## Short exercise
Which lines contain the string "this"? Please list every one of them.

## START Data section

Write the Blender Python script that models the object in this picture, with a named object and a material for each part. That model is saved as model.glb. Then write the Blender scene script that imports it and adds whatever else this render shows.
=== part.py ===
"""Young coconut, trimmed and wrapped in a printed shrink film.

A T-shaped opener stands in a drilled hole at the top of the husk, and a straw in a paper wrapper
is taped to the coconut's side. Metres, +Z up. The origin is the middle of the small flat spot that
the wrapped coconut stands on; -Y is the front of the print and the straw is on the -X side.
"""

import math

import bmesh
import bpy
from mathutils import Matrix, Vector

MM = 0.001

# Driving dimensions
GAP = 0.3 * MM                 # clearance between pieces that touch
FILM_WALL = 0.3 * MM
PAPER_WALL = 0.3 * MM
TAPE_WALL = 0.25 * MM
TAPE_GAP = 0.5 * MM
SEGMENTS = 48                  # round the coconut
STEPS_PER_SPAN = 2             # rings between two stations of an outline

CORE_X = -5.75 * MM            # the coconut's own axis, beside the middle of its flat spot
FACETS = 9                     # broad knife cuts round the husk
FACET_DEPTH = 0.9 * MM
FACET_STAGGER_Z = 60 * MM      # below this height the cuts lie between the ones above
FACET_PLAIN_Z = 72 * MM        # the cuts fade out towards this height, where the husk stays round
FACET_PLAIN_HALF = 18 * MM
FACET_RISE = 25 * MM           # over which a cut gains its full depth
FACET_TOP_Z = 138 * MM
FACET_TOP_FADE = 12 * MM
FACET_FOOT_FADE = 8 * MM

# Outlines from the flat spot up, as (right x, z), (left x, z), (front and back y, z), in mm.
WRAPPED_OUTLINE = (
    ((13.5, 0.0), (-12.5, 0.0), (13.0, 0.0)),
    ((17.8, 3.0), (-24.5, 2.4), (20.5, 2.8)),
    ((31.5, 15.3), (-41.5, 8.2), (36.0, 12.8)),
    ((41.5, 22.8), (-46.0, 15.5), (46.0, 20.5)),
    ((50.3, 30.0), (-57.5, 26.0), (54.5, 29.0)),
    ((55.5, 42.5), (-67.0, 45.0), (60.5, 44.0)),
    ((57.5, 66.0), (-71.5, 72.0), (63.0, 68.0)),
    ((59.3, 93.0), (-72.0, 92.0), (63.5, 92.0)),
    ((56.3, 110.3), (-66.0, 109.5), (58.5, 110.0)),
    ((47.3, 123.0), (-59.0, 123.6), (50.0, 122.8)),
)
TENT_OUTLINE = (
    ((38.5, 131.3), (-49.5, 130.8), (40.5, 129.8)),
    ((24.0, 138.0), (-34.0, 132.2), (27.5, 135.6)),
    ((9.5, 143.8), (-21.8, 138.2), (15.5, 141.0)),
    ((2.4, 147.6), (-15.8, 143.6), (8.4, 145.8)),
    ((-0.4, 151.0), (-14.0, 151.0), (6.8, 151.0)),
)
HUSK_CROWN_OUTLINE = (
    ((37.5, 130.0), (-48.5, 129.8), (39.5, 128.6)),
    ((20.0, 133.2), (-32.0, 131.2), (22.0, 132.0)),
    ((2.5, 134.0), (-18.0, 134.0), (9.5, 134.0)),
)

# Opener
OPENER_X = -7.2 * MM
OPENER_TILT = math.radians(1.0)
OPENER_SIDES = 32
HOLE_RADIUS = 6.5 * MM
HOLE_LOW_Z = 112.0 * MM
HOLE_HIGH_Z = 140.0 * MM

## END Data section

## The response
Write the Blender Python script that models the object in this picture, with a named object and a material for each part. That model is saved as model.glb. Then write the Blender scene script that imports it and adds whatever else this render shows.
FACET_STAGGER_Z = 60 * MM      # below this height the cuts lie between the ones above
FACET_PLAIN_Z = 72 * MM        # the cuts fade out towards this height, where the husk stays round